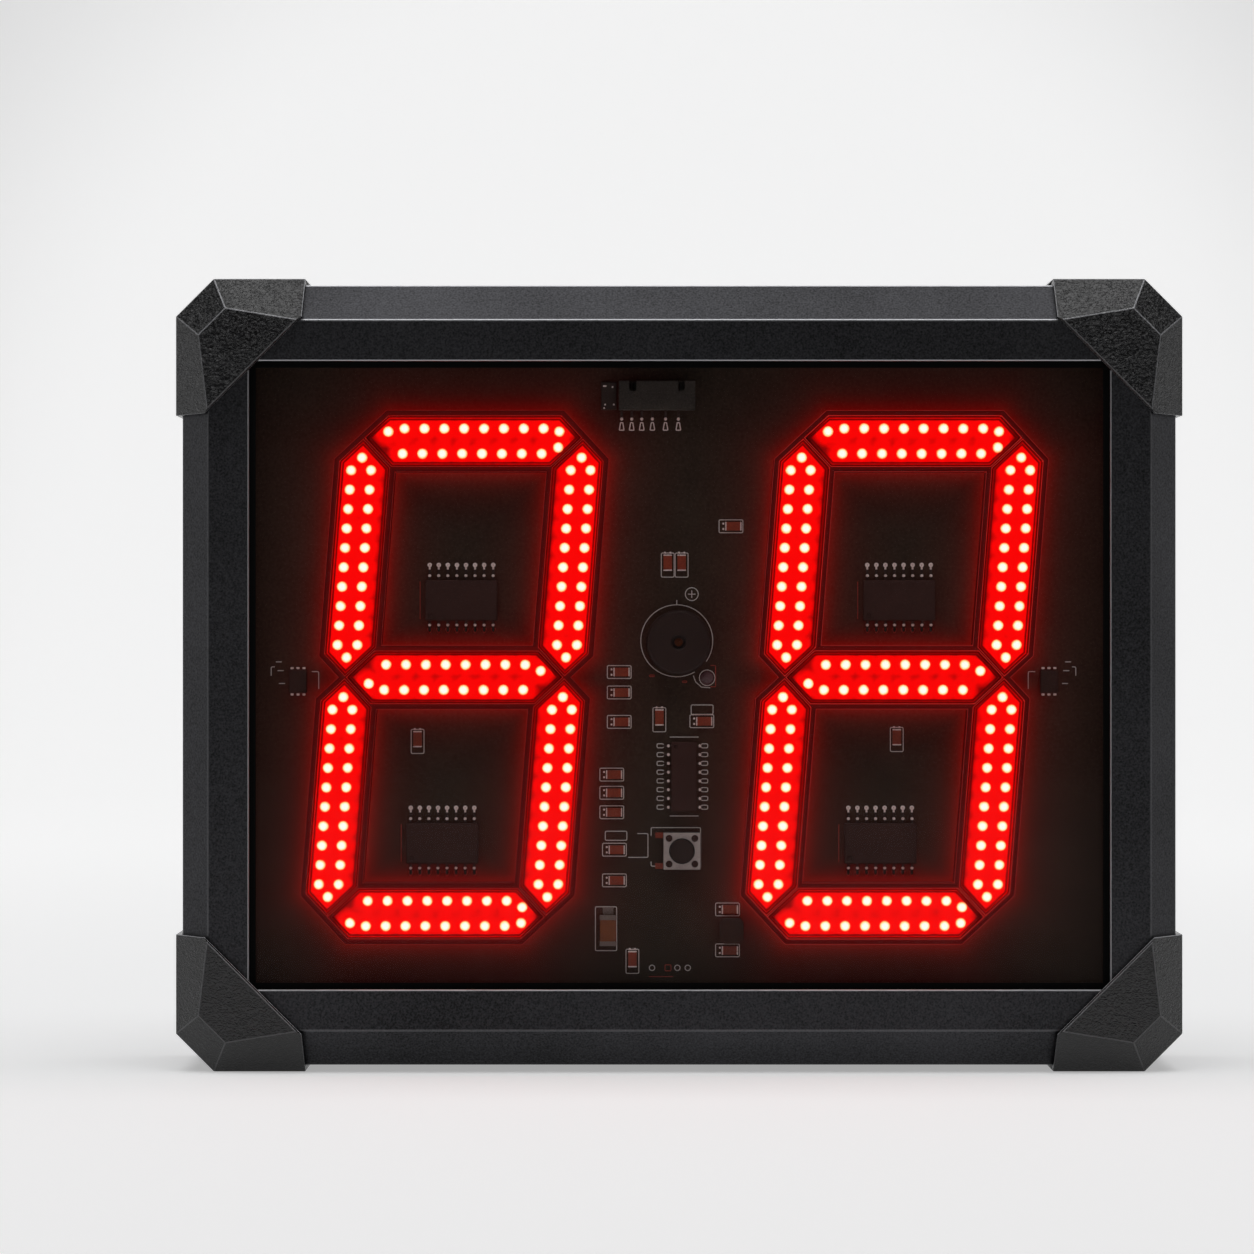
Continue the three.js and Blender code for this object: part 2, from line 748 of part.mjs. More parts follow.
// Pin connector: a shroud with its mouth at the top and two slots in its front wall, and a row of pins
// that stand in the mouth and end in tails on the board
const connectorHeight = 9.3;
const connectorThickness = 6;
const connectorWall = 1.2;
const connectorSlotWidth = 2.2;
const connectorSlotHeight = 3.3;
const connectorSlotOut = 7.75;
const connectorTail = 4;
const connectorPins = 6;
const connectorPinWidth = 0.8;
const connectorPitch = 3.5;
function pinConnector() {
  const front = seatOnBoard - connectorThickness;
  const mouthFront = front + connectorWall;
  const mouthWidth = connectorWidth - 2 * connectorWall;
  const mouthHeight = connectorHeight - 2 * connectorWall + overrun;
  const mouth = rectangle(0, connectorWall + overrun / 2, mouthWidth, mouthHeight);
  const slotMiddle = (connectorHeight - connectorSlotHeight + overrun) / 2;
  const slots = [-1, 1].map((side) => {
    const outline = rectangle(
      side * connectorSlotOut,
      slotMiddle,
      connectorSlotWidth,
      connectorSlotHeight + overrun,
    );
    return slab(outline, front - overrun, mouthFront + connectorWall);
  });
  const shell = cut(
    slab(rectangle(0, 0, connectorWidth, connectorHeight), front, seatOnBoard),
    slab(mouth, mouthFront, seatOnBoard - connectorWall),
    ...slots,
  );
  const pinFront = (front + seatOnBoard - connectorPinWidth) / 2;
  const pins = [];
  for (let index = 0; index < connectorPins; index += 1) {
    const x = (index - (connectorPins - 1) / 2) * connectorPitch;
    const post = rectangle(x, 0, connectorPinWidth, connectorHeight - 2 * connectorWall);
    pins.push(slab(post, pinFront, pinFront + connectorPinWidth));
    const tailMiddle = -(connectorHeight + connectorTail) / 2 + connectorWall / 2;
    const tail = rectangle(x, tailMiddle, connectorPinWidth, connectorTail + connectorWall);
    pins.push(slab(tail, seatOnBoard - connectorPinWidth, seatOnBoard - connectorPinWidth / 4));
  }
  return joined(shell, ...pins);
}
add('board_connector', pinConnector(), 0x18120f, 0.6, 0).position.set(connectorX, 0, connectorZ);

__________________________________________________

§ **Set exercise**
Write the data from above out again, exactly.

§ **Solution to the problem**
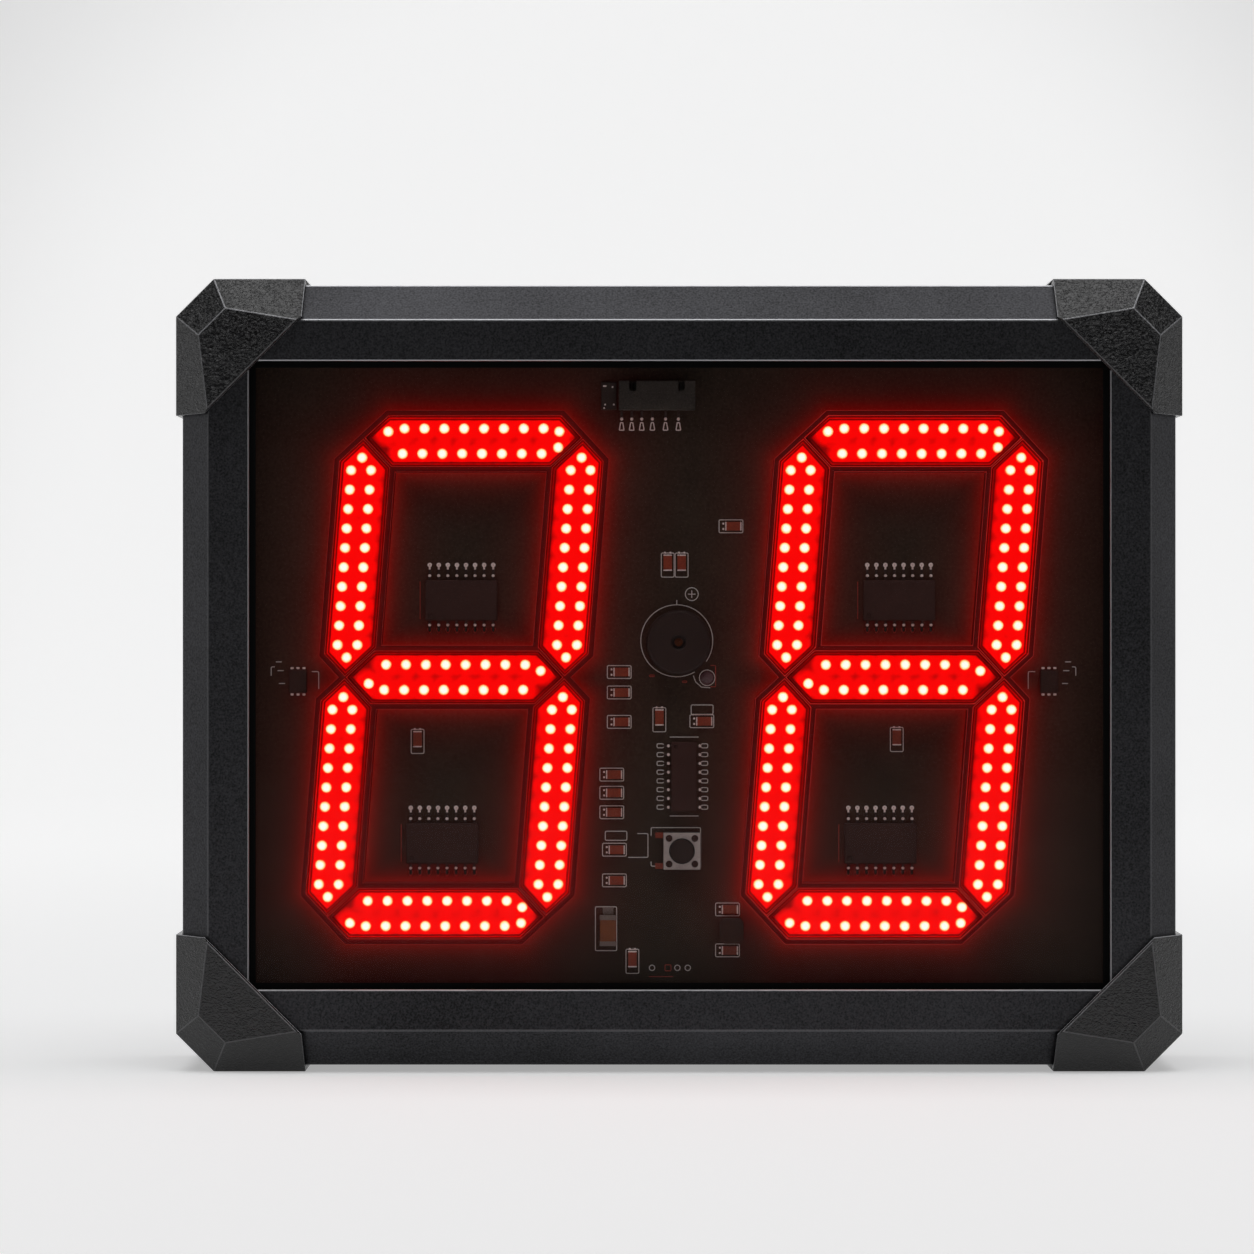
Continue the three.js and Blender code for this object: part 2, from line 748 of part.mjs. More parts follow.
// Pin connector: a shroud with its mouth at the top and two slots in its front wall, and a row of pins
// that stand in the mouth and end in tails on the board
const connectorHeight = 9.3;
const connectorThickness = 6;
const connectorWall = 1.2;
const connectorSlotWidth = 2.2;
const connectorSlotHeight = 3.3;
const connectorSlotOut = 7.75;
const connectorTail = 4;
const connectorPins = 6;
const connectorPinWidth = 0.8;
const connectorPitch = 3.5;
function pinConnector() {
  const front = seatOnBoard - connectorThickness;
  const mouthFront = front + connectorWall;
  const mouthWidth = connectorWidth - 2 * connectorWall;
  const mouthHeight = connectorHeight - 2 * connectorWall + overrun;
  const mouth = rectangle(0, connectorWall + overrun / 2, mouthWidth, mouthHeight);
  const slotMiddle = (connectorHeight - connectorSlotHeight + overrun) / 2;
  const slots = [-1, 1].map((side) => {
    const outline = rectangle(
      side * connectorSlotOut,
      slotMiddle,
      connectorSlotWidth,
      connectorSlotHeight + overrun,
    );
    return slab(outline, front - overrun, mouthFront + connectorWall);
  });
  const shell = cut(
    slab(rectangle(0, 0, connectorWidth, connectorHeight), front, seatOnBoard),
    slab(mouth, mouthFront, seatOnBoard - connectorWall),
    ...slots,
  );
  const pinFront = (front + seatOnBoard - connectorPinWidth) / 2;
  const pins = [];
  for (let index = 0; index < connectorPins; index += 1) {
    const x = (index - (connectorPins - 1) / 2) * connectorPitch;
    const post = rectangle(x, 0, connectorPinWidth, connectorHeight - 2 * connectorWall);
    pins.push(slab(post, pinFront, pinFront + connectorPinWidth));
    const tailMiddle = -(connectorHeight + connectorTail) / 2 + connectorWall / 2;
    const tail = rectangle(x, tailMiddle, connectorPinWidth, connectorTail + connectorWall);
    pins.push(slab(tail, seatOnBoard - connectorPinWidth, seatOnBoard - connectorPinWidth / 4));
  }
  return joined(shell, ...pins);
}
add('board_connector', pinConnector(), 0x18120f, 0.6, 0).position.set(connectorX, 0, connectorZ);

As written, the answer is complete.